=== Data block ===
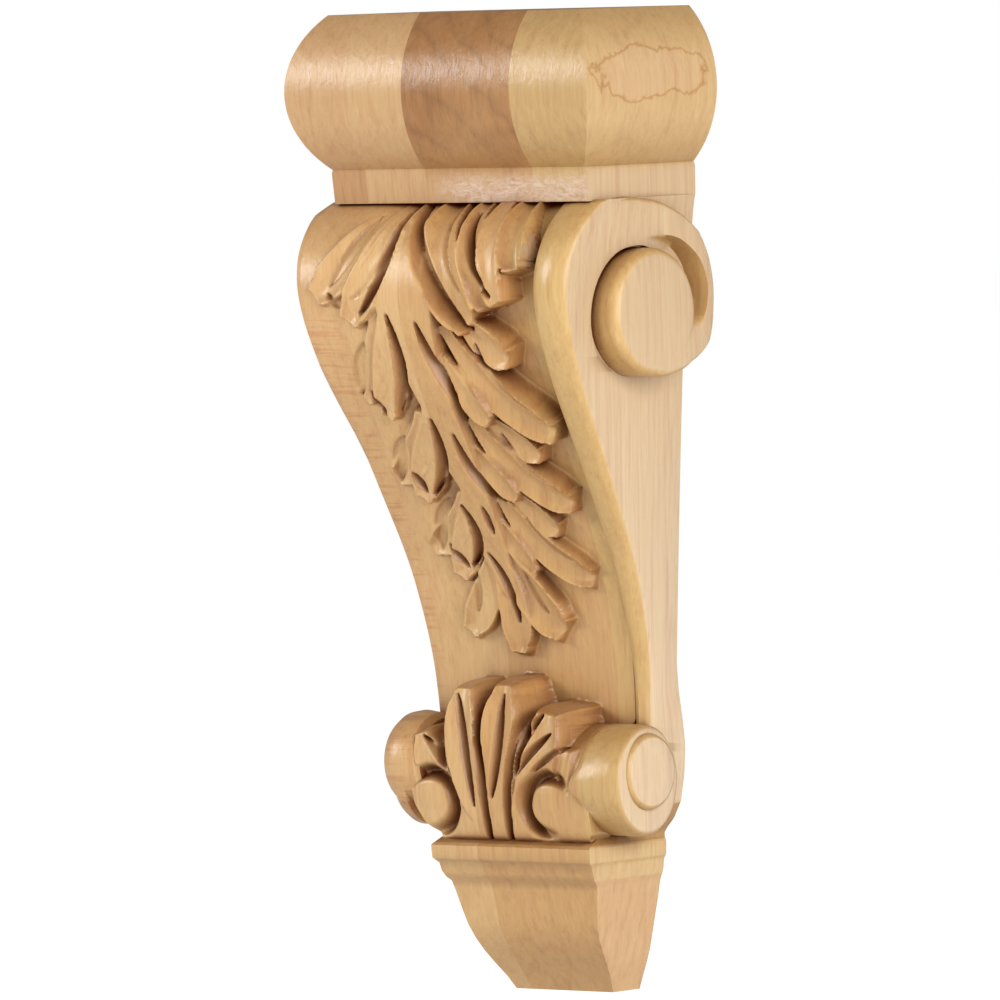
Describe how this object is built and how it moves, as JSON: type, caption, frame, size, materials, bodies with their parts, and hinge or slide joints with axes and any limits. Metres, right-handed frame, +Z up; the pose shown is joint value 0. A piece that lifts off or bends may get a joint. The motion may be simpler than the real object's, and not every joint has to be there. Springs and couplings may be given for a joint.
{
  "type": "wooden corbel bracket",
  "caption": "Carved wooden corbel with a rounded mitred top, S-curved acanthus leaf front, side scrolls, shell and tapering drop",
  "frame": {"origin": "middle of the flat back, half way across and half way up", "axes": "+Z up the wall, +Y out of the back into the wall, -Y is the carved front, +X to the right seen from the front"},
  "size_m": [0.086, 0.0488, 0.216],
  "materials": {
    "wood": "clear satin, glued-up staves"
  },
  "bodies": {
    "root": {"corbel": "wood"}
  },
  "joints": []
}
===
• **Description of the task**
Looking at the data above, show all lines where the word "frame" occurs.

• **Finished exercise**
Describe how this object is built and how it moves, as JSON: type, caption, frame, size, materials, bodies with their parts, and hinge or slide joints with axes and any limits. Metres, right-handed frame, +Z up; the pose shown is joint value 0. A piece that lifts off or bends may get a joint. The motion may be simpler than the real object's, and not every joint has to be there. Springs and couplings may be given for a joint.
  "frame": {"origin": "middle of the flat back, half way across and half way up", "axes": "+Z up the wall, +Y out of the back into the wall, -Y is the carved front, +X to the right seen from the front"},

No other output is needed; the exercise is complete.